В самом деле, невозможно ждать от мемуариста, пишущего о хорошо известном ему человеке, какой-то объективности при тех чувствах, которые он испытывает к нему и его творчеству. К тому же стоит учитывать обостренное и придирчивое внимание огромной читательской аудитории к вышедшему из печати жизнеописанию признанного мировым сообществом гения. Трудно определить критерий отбора важнейших фактов и событий в жизни великого человека, а также найти верный ракурс и не раздражающую читателя интонацию при их описании.
Сказанное об Иосифе Бродском применимо ко всей документальной литературе о великих людях, к числу которых я также отношу Венедикта Васильевича Ерофеева. В ходе работы над книгой мои представления о писателе значительно расширили серьезные литературоведческие исследования – в частности, диссертации Светланы Гайсер-Шнитман «Венедикт Ерофеев. “Москва – Петушки”, или “The rest is silence”», Александра Поливанова «“Псевдодокументализм” в русской неподцензурной прозе 1970—1980-х годов», Инны Конрад «Фольклорные мотивы с семантикой смерти / возрождения в произведении Венедикта Ерофеева “Москва – Петушки”», Ирины Марутиной «“Москва – Петушки” Венедикта Ерофеева и “Школа для дураков” Саши Соколова в контексте русской литературы», Андрея Безрукова «Поэтика интертекстуальности в творчестве Венедикта Ерофеева: поэма “Москва – Петушки”», Натальи Брыкиной «Художественная картина мира в прозе Венедикта Ерофеева», статьи Бориса Гаспарова и Ирины Паперно «Встань и иди», в которой текст поэмы Венедикта Ерофеева соотнесен с Библией и творчеством Федора Михайловича Достоевского[27]. Многое мне объяснили о его жизни и творчестве работы Александра Гениса, Петра Вайля, Анатолия Иванова, Вячеслава Курицына, Олега Дарка, Алексея Васюшкина, Ливии Звонниковой, Натальи Живолуповой, Игоря Сухих, Николая Богомолова, Юрия Иосифовича Левина[28], Марка Липовецкого. Бесценным для меня источником информации стала вышедшая в 2019 году книга Евгения Шталя «Венедикт Ерофеев. Писатель и его окружение».

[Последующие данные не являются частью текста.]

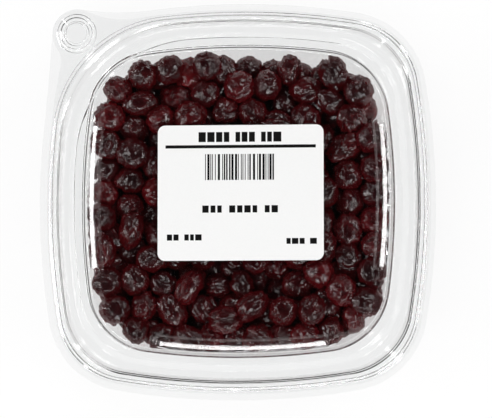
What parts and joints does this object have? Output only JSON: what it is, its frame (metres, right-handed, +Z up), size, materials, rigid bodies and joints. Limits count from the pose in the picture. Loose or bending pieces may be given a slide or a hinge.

В результате моих бесед с сестрой Венедикта Ерофеева Ниной Васильевной Фроловой, его друзьями и знакомыми обнаружились новые факты и прояснились некоторые события его непростой и многострадальной жизни.
Среди многих работ о Венедикте Ерофееве мое внимание особенно привлекла небольшая статья под названием «Дорогой подарок российскому народу». Она обращает на себя внимание искренностью чувств, прямотой мысли, живописностью слога и той почти не встречающейся в сегодняшней критике афористичной лапидарностью, с которой выражены мысли ее автора. Эта статья принадлежит не литературоведу, а художнику из Мурманска Николаю Ковалеву и была напечатана в газете «Хибинский вестник» от 26 ноября 1999 года.
Процитирую из нее небольшой отрывок: «Ерофеев стал нашим Плавтом, Рабле, Ильфом и Петровым. Его повесть теплее самых сияющих образцов. Она сияет и зияет иначе… В ней есть нечто задушевное, святочное. Пир нищих, прижатых и… хотел сказать затравленных. Но нас уже не травили. На нас просто сели тучным задом ЦК и Политбюро, и было не столько больно, сколько душно и смешно. В этой повести – уют взаимопонимания, встречи со своим человеком. И неважно, высасываешь ли ты пол-литру “Зоси” у забора или меланхолически принимаешь 150 коньяка перед обедом. Веничкина поэма не только для интеллигентных алкоголиков писана. Не станем подрезать ей крылья. В “Петушках” – великое братство замордованной интеллигентности с народной оболваненностью, тоской и живучестью. В обожествлении поллитры Венедикт Ерофеев близок Гаргантюа с его культом гульфика и пищеварительного тракта, но еще затейливее и уж несомненно поэтичнее. Рецептура его коктейлей поэтичнее. В золотой ряд апологетов пьянства и вина, в компанию, где Ли Бо, Омар Хайям, Бодлер, Давыдов, Кола Брюньон (герой одноименной повести Ромена Роллана. – А. С.), вошел полноправный Веничка (Советский Союз)»[29].